**DIRECTION**
Reproduce the data in its entirety, exactly as supplied.

-- Start --

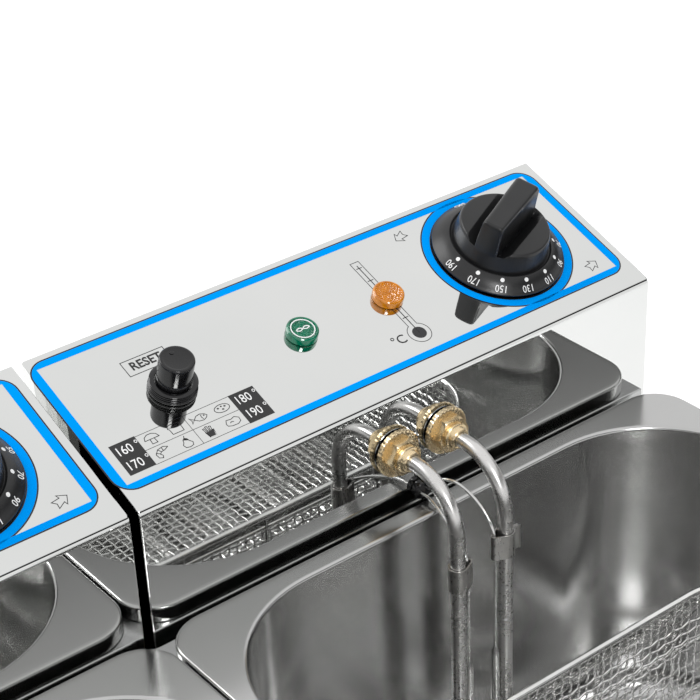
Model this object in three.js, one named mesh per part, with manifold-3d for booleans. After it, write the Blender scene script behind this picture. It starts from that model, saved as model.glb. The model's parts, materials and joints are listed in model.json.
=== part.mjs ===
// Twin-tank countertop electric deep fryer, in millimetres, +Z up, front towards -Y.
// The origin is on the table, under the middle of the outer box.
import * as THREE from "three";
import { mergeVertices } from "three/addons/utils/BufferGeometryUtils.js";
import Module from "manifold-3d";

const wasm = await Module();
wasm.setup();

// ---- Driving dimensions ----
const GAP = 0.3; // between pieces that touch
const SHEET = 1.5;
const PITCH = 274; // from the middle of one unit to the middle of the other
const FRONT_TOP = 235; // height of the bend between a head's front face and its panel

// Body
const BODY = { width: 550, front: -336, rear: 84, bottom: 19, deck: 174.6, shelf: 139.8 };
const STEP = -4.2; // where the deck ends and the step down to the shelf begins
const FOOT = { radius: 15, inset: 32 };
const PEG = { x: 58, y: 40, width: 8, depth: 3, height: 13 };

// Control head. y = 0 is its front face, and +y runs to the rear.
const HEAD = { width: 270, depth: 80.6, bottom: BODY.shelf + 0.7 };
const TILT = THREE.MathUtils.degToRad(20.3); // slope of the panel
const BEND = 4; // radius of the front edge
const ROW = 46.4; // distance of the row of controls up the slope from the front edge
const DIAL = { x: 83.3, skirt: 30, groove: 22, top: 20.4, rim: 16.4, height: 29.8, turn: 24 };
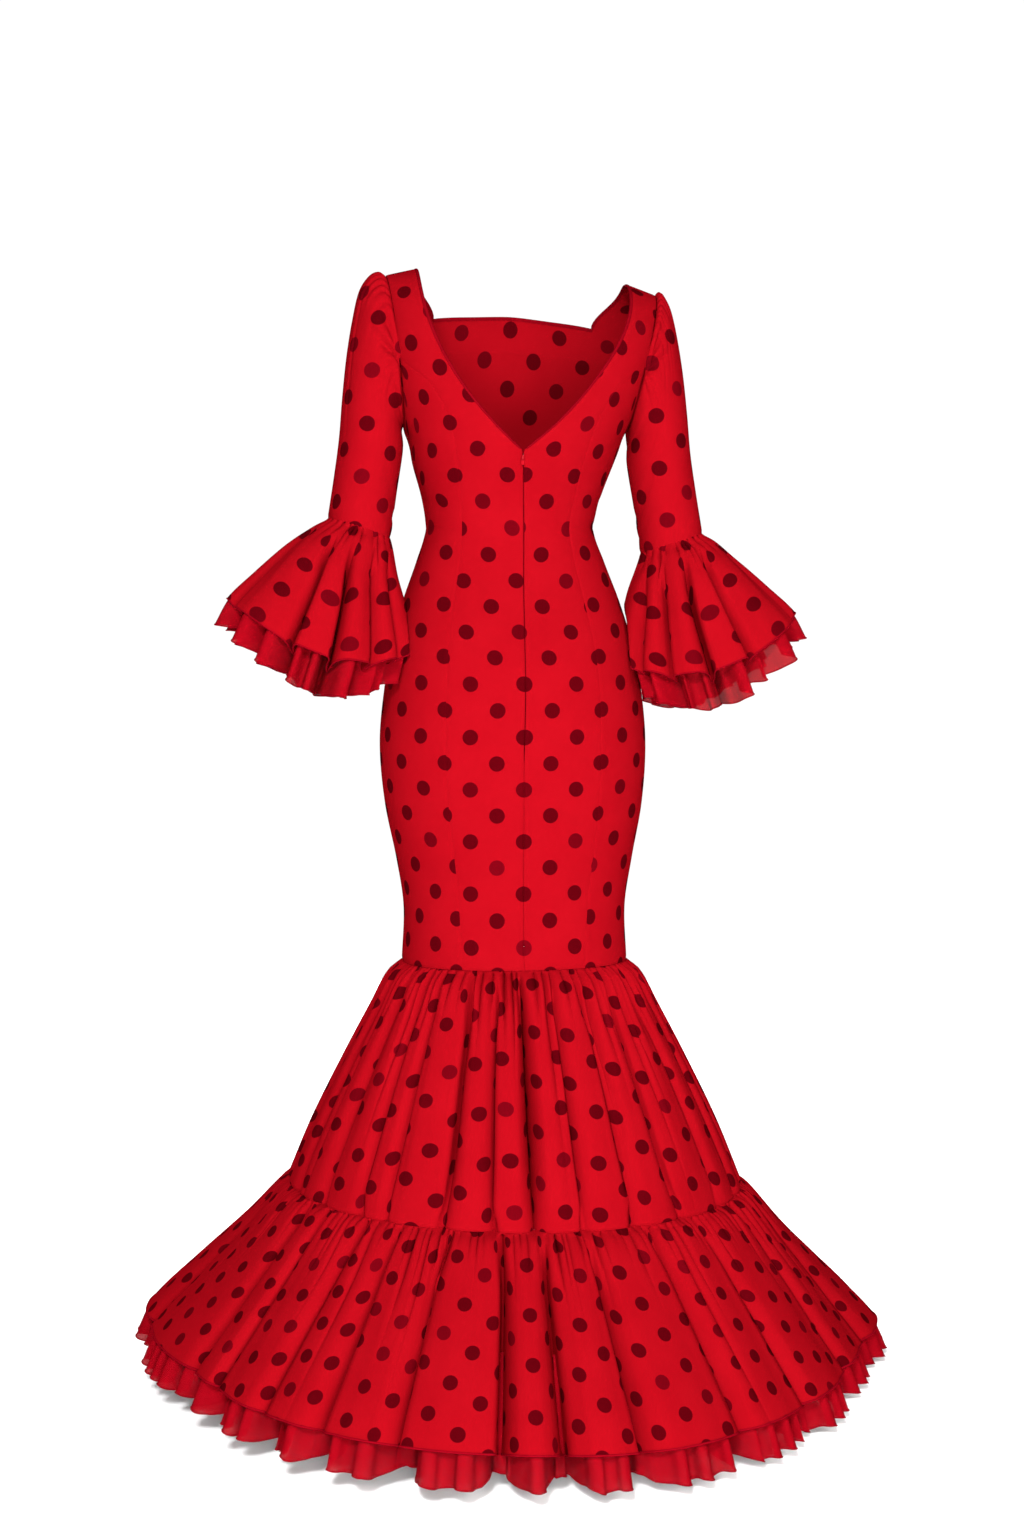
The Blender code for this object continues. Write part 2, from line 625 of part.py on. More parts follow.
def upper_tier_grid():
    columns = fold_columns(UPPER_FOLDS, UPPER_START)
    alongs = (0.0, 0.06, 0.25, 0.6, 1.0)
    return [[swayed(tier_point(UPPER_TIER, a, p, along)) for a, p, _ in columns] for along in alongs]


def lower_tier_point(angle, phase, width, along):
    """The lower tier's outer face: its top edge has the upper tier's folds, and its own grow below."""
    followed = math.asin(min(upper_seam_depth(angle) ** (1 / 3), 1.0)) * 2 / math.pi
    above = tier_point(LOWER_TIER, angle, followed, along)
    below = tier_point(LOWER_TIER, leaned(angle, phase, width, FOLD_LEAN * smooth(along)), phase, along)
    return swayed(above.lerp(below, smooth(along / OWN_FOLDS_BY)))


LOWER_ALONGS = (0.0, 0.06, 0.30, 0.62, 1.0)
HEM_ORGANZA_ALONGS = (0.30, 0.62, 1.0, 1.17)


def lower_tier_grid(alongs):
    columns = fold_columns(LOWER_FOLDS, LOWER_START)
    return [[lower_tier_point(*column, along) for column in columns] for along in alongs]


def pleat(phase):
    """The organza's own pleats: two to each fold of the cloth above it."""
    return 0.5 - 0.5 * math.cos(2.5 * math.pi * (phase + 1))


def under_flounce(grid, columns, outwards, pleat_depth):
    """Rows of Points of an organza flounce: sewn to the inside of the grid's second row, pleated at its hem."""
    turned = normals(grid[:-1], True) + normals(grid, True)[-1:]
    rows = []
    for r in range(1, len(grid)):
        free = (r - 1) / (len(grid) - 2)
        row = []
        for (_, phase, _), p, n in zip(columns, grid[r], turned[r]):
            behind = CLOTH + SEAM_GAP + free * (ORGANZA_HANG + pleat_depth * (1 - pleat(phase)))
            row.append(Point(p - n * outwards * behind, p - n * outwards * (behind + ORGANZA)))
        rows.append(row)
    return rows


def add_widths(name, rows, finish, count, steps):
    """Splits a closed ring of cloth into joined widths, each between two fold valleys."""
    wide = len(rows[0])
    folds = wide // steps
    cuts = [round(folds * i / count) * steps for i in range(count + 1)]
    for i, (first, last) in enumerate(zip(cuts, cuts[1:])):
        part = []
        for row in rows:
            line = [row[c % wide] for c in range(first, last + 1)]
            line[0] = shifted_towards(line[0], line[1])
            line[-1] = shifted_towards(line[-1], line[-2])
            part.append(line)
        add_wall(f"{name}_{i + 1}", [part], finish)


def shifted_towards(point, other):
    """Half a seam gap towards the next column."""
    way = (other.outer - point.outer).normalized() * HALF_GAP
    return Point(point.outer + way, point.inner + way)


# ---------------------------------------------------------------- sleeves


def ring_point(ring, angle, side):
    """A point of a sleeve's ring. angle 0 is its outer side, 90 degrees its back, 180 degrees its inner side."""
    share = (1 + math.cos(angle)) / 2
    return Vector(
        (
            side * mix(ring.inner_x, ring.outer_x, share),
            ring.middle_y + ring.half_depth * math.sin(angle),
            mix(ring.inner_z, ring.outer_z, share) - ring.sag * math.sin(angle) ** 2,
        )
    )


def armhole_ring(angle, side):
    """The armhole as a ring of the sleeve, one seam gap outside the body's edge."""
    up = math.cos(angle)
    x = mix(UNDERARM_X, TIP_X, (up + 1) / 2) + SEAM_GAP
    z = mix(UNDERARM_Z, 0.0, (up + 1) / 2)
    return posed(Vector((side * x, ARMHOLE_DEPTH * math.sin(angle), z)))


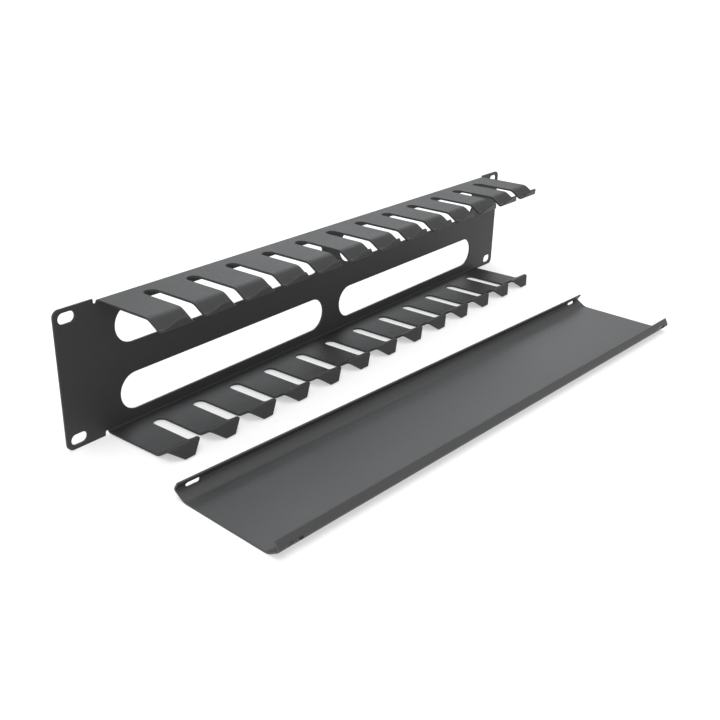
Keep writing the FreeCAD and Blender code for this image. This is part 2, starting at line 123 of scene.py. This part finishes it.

-- End --

**SOLUTION BELOW**
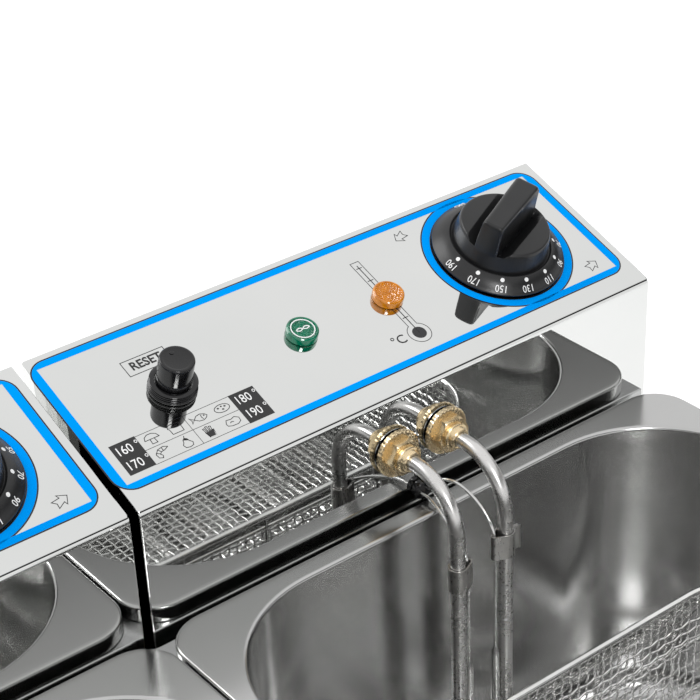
Model this object in three.js, one named mesh per part, with manifold-3d for booleans. After it, write the Blender scene script behind this picture. It starts from that model, saved as model.glb. The model's parts, materials and joints are listed in model.json.
=== part.mjs ===
// Twin-tank countertop electric deep fryer, in millimetres, +Z up, front towards -Y.
// The origin is on the table, under the middle of the outer box.
import * as THREE from "three";
import { mergeVertices } from "three/addons/utils/BufferGeometryUtils.js";
import Module from "manifold-3d";

const wasm = await Module();
wasm.setup();

// ---- Driving dimensions ----
const GAP = 0.3; // between pieces that touch
const SHEET = 1.5;
const PITCH = 274; // from the middle of one unit to the middle of the other
const FRONT_TOP = 235; // height of the bend between a head's front face and its panel

// Body
const BODY = { width: 550, front: -336, rear: 84, bottom: 19, deck: 174.6, shelf: 139.8 };
const STEP = -4.2; // where the deck ends and the step down to the shelf begins
const FOOT = { radius: 15, inset: 32 };
const PEG = { x: 58, y: 40, width: 8, depth: 3, height: 13 };

// Control head. y = 0 is its front face, and +y runs to the rear.
const HEAD = { width: 270, depth: 80.6, bottom: BODY.shelf + 0.7 };
const TILT = THREE.MathUtils.degToRad(20.3); // slope of the panel
const BEND = 4; // radius of the front edge
const ROW = 46.4; // distance of the row of controls up the slope from the front edge
const DIAL = { x: 83.3, skirt: 30, groove: 22, top: 20.4, rim: 16.4, height: 29.8, turn: 24 };
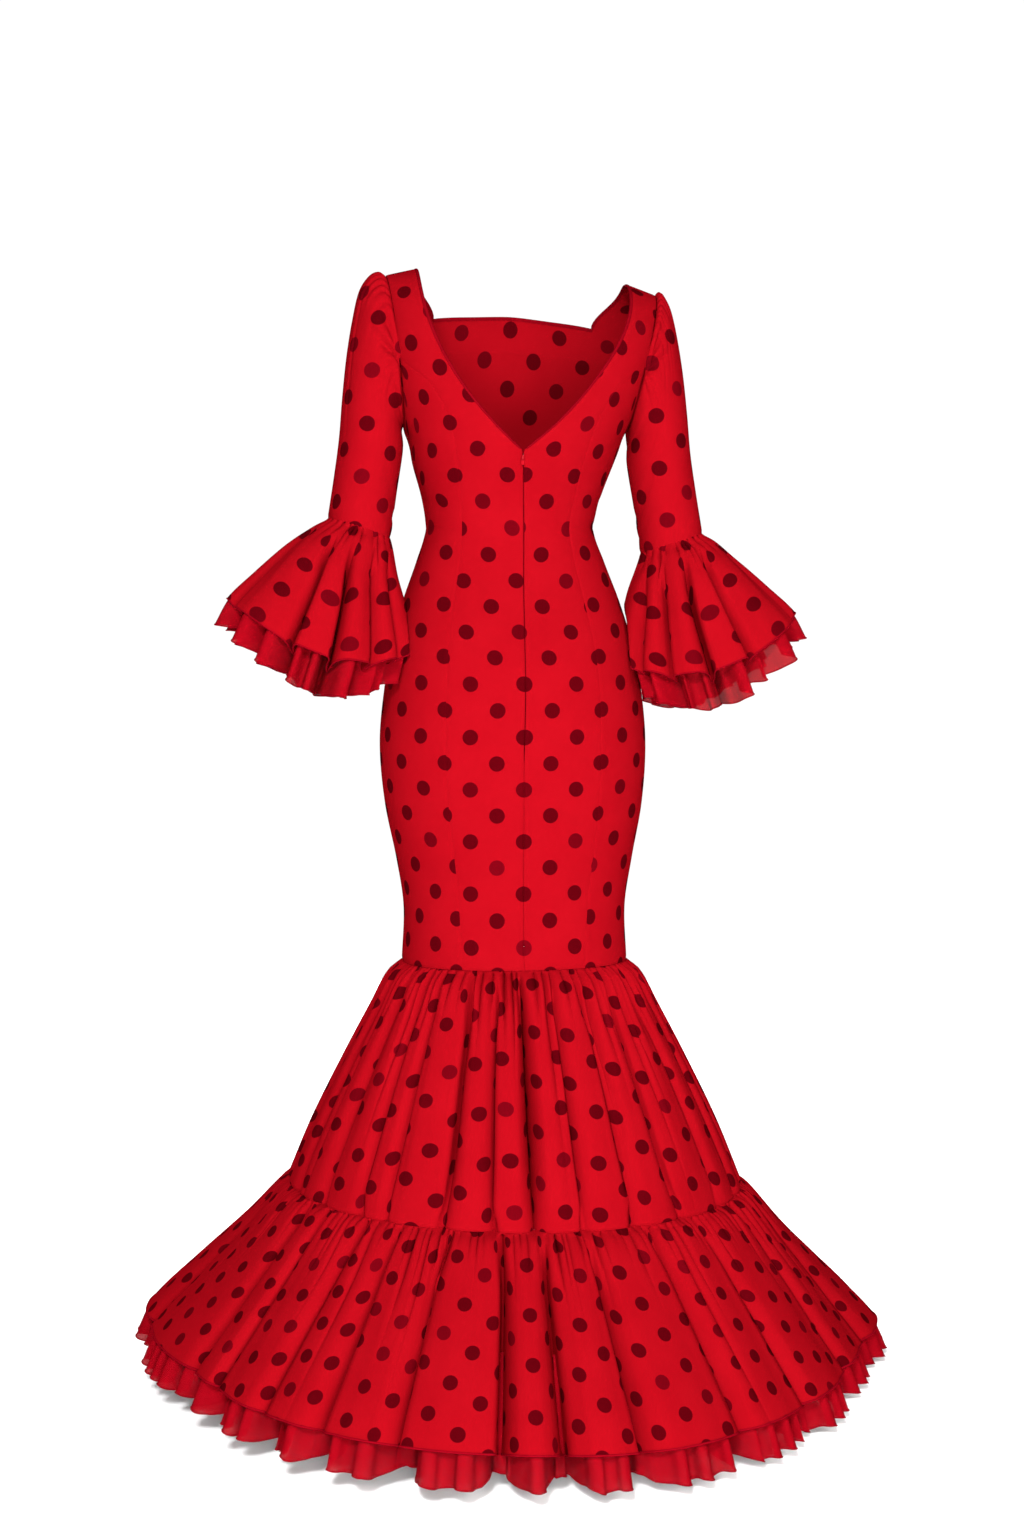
The Blender code for this object continues. Write part 2, from line 625 of part.py on. More parts follow.
def upper_tier_grid():
    columns = fold_columns(UPPER_FOLDS, UPPER_START)
    alongs = (0.0, 0.06, 0.25, 0.6, 1.0)
    return [[swayed(tier_point(UPPER_TIER, a, p, along)) for a, p, _ in columns] for along in alongs]


def lower_tier_point(angle, phase, width, along):
    """The lower tier's outer face: its top edge has the upper tier's folds, and its own grow below."""
    followed = math.asin(min(upper_seam_depth(angle) ** (1 / 3), 1.0)) * 2 / math.pi
    above = tier_point(LOWER_TIER, angle, followed, along)
    below = tier_point(LOWER_TIER, leaned(angle, phase, width, FOLD_LEAN * smooth(along)), phase, along)
    return swayed(above.lerp(below, smooth(along / OWN_FOLDS_BY)))


LOWER_ALONGS = (0.0, 0.06, 0.30, 0.62, 1.0)
HEM_ORGANZA_ALONGS = (0.30, 0.62, 1.0, 1.17)


def lower_tier_grid(alongs):
    columns = fold_columns(LOWER_FOLDS, LOWER_START)
    return [[lower_tier_point(*column, along) for column in columns] for along in alongs]


def pleat(phase):
    """The organza's own pleats: two to each fold of the cloth above it."""
    return 0.5 - 0.5 * math.cos(2.5 * math.pi * (phase + 1))


def under_flounce(grid, columns, outwards, pleat_depth):
    """Rows of Points of an organza flounce: sewn to the inside of the grid's second row, pleated at its hem."""
    turned = normals(grid[:-1], True) + normals(grid, True)[-1:]
    rows = []
    for r in range(1, len(grid)):
        free = (r - 1) / (len(grid) - 2)
        row = []
        for (_, phase, _), p, n in zip(columns, grid[r], turned[r]):
            behind = CLOTH + SEAM_GAP + free * (ORGANZA_HANG + pleat_depth * (1 - pleat(phase)))
            row.append(Point(p - n * outwards * behind, p - n * outwards * (behind + ORGANZA)))
        rows.append(row)
    return rows


def add_widths(name, rows, finish, count, steps):
    """Splits a closed ring of cloth into joined widths, each between two fold valleys."""
    wide = len(rows[0])
    folds = wide // steps
    cuts = [round(folds * i / count) * steps for i in range(count + 1)]
    for i, (first, last) in enumerate(zip(cuts, cuts[1:])):
        part = []
        for row in rows:
            line = [row[c % wide] for c in range(first, last + 1)]
            line[0] = shifted_towards(line[0], line[1])
            line[-1] = shifted_towards(line[-1], line[-2])
            part.append(line)
        add_wall(f"{name}_{i + 1}", [part], finish)


def shifted_towards(point, other):
    """Half a seam gap towards the next column."""
    way = (other.outer - point.outer).normalized() * HALF_GAP
    return Point(point.outer + way, point.inner + way)


# ---------------------------------------------------------------- sleeves


def ring_point(ring, angle, side):
    """A point of a sleeve's ring. angle 0 is its outer side, 90 degrees its back, 180 degrees its inner side."""
    share = (1 + math.cos(angle)) / 2
    return Vector(
        (
            side * mix(ring.inner_x, ring.outer_x, share),
            ring.middle_y + ring.half_depth * math.sin(angle),
            mix(ring.inner_z, ring.outer_z, share) - ring.sag * math.sin(angle) ** 2,
        )
    )


def armhole_ring(angle, side):
    """The armhole as a ring of the sleeve, one seam gap outside the body's edge."""
    up = math.cos(angle)
    x = mix(UNDERARM_X, TIP_X, (up + 1) / 2) + SEAM_GAP
    z = mix(UNDERARM_Z, 0.0, (up + 1) / 2)
    return posed(Vector((side * x, ARMHOLE_DEPTH * math.sin(angle), z)))


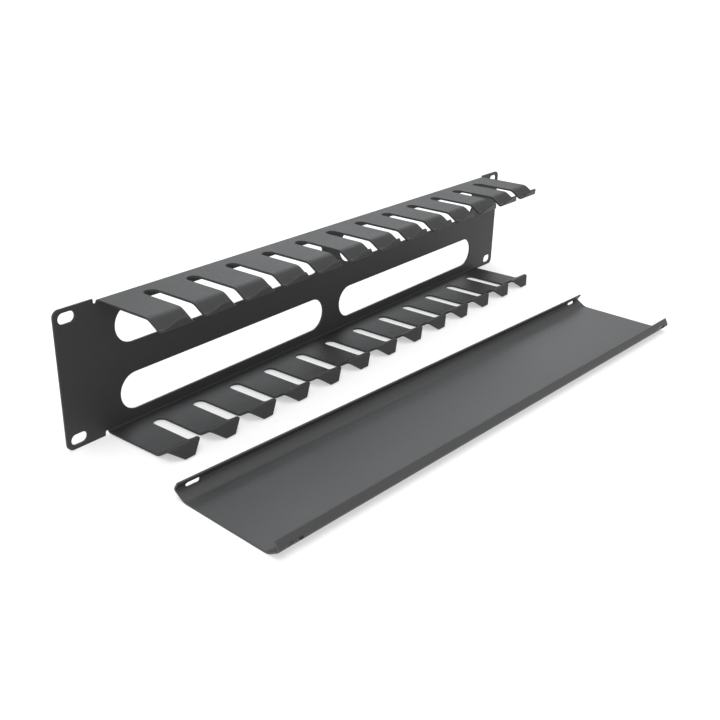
Keep writing the FreeCAD and Blender code for this image. This is part 2, starting at line 123 of scene.py. This part finishes it.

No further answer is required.